▶ **RECORDED INFORMATION**

:::

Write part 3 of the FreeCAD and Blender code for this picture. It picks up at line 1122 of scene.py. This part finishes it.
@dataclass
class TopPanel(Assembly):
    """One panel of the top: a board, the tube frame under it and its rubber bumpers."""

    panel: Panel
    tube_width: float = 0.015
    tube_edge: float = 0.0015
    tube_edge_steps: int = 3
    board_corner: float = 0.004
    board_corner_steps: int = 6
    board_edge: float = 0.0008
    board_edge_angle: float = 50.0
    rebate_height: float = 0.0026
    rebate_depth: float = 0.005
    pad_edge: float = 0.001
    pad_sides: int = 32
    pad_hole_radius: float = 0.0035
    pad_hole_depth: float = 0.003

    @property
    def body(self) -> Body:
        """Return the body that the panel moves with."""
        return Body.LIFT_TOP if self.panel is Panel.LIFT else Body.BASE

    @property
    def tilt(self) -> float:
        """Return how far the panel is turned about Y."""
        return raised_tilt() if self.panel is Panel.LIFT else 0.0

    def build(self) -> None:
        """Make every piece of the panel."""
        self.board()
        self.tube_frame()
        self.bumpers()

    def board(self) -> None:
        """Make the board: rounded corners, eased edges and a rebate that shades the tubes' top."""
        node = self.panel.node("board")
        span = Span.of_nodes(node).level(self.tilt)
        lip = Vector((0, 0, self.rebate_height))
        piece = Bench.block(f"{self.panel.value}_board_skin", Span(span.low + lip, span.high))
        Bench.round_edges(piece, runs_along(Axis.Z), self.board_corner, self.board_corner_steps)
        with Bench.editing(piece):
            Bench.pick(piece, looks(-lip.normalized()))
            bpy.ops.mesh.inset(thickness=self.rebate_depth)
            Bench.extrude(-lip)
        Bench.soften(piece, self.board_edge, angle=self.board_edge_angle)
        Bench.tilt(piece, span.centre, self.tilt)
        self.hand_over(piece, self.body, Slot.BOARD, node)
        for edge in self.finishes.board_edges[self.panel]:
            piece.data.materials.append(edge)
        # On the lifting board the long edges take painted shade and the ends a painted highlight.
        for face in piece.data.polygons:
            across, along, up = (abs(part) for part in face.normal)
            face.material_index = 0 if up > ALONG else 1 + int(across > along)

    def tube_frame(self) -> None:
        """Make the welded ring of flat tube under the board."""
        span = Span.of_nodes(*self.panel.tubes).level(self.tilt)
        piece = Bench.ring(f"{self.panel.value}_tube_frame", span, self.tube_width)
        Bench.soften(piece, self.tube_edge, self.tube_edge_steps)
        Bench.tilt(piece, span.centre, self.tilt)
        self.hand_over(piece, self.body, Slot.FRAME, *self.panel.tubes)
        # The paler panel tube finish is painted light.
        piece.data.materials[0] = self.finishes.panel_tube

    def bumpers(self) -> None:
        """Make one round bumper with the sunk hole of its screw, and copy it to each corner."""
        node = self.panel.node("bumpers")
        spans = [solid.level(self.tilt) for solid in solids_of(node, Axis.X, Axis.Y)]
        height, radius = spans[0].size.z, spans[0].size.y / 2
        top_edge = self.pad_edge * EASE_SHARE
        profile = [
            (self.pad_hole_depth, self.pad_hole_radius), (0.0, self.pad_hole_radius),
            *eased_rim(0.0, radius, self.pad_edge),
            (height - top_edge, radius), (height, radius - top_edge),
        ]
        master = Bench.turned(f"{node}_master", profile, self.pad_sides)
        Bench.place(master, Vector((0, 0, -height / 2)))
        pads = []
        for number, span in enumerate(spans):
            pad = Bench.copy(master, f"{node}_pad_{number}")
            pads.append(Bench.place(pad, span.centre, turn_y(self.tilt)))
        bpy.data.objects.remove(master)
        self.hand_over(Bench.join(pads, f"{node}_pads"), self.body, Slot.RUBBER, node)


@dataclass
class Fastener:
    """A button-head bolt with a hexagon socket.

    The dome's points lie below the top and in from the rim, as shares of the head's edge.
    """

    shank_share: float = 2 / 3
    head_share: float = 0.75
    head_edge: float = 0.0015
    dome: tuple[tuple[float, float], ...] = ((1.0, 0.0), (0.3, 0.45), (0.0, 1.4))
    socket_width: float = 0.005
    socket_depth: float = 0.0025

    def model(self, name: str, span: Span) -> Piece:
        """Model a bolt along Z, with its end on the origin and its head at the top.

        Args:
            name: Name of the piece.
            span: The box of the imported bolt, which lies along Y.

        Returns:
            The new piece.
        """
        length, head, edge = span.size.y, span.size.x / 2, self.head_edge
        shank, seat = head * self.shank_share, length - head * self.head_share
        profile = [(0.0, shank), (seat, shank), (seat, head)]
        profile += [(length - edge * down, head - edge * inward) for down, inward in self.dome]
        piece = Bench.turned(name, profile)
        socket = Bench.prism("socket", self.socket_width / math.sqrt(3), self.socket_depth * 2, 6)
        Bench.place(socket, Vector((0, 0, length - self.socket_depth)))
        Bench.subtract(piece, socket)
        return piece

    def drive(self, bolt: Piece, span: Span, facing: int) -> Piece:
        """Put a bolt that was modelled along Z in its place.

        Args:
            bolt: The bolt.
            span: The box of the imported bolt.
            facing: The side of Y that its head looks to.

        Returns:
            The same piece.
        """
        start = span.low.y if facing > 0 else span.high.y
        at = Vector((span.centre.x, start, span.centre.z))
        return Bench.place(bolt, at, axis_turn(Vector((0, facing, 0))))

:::

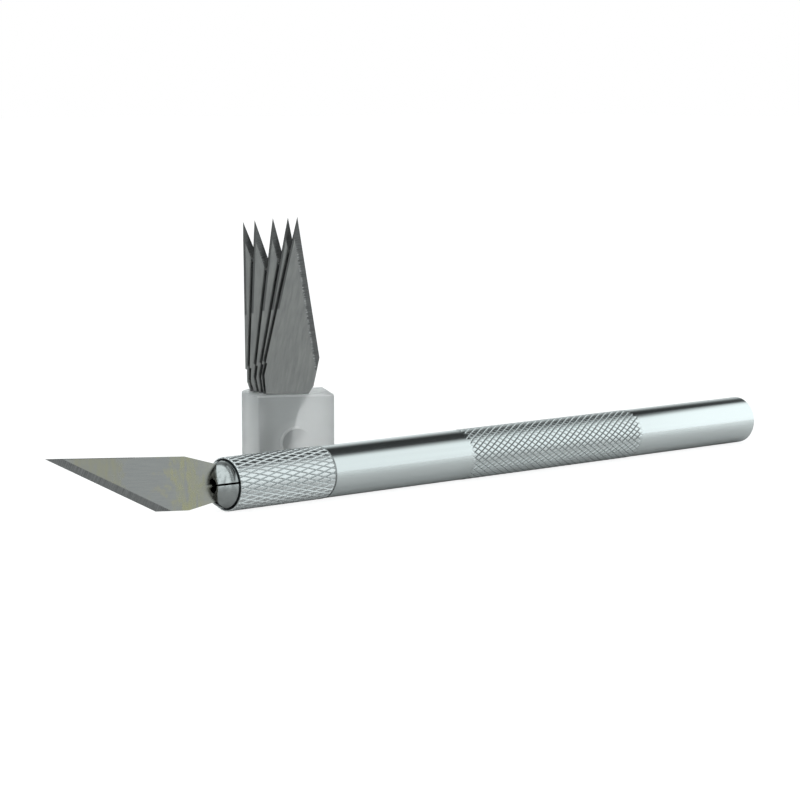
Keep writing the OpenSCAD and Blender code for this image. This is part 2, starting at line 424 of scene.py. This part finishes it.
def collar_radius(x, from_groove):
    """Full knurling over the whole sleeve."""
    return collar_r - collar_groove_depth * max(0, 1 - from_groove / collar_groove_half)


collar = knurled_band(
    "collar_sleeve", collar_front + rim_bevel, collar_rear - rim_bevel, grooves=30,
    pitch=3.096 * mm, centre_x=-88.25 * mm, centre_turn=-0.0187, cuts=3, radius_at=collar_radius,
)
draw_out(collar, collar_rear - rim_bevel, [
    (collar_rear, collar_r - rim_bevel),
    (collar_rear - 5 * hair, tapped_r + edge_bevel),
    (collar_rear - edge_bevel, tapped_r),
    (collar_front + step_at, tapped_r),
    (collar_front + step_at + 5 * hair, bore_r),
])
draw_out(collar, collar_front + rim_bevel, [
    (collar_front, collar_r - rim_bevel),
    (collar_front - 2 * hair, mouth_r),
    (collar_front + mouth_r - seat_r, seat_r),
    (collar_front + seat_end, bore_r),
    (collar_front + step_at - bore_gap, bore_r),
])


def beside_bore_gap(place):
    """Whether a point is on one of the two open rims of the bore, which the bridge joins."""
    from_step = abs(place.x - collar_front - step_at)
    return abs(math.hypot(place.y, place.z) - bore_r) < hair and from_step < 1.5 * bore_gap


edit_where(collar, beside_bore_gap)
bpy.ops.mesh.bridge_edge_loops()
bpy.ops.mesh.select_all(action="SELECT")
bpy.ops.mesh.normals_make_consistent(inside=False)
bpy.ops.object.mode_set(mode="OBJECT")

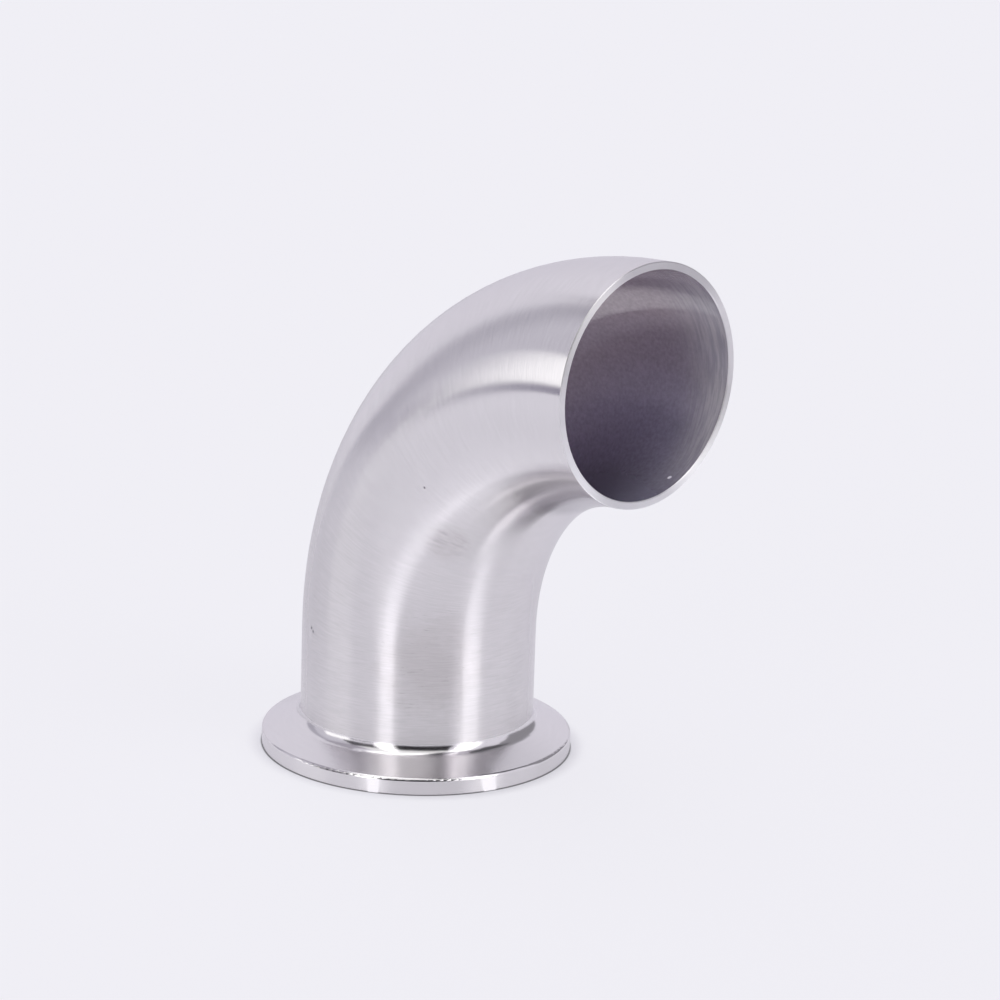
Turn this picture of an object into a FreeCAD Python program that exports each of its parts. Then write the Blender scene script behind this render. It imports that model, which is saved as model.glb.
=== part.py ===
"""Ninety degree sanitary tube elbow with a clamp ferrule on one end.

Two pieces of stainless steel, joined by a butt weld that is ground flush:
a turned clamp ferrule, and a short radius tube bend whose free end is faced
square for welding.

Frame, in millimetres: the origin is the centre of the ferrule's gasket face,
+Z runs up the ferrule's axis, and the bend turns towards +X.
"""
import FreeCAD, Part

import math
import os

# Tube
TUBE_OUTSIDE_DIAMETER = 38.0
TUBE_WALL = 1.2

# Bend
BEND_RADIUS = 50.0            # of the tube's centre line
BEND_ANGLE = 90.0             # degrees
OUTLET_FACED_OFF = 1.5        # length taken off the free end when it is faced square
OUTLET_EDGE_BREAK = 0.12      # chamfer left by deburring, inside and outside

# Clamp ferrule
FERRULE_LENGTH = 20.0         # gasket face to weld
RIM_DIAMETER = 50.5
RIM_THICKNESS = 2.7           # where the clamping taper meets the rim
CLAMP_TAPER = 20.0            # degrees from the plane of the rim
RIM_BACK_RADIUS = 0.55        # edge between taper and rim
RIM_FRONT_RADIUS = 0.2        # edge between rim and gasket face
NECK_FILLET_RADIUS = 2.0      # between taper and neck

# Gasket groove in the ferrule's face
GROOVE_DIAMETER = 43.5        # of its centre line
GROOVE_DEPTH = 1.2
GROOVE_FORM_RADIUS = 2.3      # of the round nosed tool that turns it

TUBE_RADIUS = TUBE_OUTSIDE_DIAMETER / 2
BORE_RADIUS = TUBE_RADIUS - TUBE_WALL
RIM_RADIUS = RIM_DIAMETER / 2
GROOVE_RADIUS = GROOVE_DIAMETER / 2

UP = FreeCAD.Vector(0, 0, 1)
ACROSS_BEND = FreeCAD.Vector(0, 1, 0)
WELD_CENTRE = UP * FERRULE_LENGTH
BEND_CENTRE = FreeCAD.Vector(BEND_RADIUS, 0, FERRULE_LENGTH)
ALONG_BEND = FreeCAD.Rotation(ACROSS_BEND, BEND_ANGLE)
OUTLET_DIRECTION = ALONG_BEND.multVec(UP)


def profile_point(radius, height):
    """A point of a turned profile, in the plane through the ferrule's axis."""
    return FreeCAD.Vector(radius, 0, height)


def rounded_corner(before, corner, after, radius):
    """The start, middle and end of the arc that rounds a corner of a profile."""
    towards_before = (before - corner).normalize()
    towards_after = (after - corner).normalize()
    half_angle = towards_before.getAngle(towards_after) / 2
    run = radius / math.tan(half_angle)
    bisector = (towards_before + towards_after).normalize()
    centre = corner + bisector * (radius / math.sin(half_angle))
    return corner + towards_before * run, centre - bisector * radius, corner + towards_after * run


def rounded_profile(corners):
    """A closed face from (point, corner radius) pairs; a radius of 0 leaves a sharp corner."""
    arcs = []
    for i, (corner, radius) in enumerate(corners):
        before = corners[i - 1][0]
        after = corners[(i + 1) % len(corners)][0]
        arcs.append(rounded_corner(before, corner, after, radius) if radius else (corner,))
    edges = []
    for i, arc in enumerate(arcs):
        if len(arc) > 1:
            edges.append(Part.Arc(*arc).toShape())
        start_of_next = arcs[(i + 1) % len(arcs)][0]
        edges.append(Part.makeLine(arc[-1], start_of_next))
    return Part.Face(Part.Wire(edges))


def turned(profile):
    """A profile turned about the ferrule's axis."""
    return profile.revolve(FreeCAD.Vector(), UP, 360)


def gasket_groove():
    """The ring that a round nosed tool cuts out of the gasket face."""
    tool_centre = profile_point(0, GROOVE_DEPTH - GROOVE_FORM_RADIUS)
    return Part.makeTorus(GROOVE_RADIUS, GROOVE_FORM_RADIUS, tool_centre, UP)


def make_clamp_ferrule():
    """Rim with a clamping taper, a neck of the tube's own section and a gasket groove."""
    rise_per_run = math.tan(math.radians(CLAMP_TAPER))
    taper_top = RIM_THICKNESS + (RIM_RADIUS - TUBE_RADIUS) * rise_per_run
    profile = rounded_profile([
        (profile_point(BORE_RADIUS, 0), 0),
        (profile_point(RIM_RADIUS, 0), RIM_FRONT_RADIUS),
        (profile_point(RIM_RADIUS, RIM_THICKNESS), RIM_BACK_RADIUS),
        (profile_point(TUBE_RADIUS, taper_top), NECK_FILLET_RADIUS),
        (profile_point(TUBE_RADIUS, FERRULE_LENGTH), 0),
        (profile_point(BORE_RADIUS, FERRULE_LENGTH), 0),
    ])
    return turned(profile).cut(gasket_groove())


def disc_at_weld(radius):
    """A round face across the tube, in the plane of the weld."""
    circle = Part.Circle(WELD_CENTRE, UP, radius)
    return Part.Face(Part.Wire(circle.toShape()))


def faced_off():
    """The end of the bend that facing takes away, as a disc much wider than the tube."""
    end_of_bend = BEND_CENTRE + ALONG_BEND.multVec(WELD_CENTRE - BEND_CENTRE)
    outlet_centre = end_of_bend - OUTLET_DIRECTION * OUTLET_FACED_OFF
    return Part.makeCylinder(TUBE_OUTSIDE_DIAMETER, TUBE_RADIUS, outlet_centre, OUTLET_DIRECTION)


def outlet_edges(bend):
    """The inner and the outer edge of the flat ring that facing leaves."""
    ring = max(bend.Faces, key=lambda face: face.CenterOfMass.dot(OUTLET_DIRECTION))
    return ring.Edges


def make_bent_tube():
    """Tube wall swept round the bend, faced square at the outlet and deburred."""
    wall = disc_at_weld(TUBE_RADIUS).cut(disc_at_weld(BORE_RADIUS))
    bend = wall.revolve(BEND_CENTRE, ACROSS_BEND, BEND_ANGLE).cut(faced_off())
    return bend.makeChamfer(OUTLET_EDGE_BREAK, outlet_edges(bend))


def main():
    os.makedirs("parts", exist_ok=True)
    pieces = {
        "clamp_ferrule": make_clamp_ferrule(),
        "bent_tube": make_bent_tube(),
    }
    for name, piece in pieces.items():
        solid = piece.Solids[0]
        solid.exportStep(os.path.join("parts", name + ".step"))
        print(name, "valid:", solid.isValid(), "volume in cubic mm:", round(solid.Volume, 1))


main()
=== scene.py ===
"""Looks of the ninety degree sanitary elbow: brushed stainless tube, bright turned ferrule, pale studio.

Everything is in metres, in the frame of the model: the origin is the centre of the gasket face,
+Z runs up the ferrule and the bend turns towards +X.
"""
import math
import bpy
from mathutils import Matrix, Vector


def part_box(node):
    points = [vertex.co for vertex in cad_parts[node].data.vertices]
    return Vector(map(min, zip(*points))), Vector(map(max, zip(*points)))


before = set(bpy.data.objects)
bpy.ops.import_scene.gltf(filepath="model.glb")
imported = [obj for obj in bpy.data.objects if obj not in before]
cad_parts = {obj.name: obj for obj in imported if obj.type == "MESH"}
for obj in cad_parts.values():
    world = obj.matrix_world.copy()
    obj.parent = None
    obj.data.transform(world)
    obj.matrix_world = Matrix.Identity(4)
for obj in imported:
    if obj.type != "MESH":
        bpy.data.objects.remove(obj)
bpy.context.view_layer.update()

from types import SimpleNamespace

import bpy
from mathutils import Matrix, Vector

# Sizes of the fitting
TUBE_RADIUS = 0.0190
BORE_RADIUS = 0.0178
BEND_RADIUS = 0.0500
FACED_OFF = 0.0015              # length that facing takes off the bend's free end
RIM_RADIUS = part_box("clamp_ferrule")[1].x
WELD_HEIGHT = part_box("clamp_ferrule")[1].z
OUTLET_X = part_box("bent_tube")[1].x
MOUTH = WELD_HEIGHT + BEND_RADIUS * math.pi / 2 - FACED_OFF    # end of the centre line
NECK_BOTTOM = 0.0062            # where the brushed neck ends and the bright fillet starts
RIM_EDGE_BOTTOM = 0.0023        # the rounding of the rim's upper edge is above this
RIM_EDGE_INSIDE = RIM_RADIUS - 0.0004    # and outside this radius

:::

▶ **SHORT TASK**
Repeat word for word the stretch of lines from the one with "Write part 3" down to the one with "self.bumpers()", both included.

▶ **CORRECT OUTPUT**
Write part 3 of the FreeCAD and Blender code for this picture. It picks up at line 1122 of scene.py. This part finishes it.
@dataclass
class TopPanel(Assembly):
    """One panel of the top: a board, the tube frame under it and its rubber bumpers."""

    panel: Panel
    tube_width: float = 0.015
    tube_edge: float = 0.0015
    tube_edge_steps: int = 3
    board_corner: float = 0.004
    board_corner_steps: int = 6
    board_edge: float = 0.0008
    board_edge_angle: float = 50.0
    rebate_height: float = 0.0026
    rebate_depth: float = 0.005
    pad_edge: float = 0.001
    pad_sides: int = 32
    pad_hole_radius: float = 0.0035
    pad_hole_depth: float = 0.003

    @property
    def body(self) -> Body:
        """Return the body that the panel moves with."""
        return Body.LIFT_TOP if self.panel is Panel.LIFT else Body.BASE

    @property
    def tilt(self) -> float:
        """Return how far the panel is turned about Y."""
        return raised_tilt() if self.panel is Panel.LIFT else 0.0

    def build(self) -> None:
        """Make every piece of the panel."""
        self.board()
        self.tube_frame()
        self.bumpers()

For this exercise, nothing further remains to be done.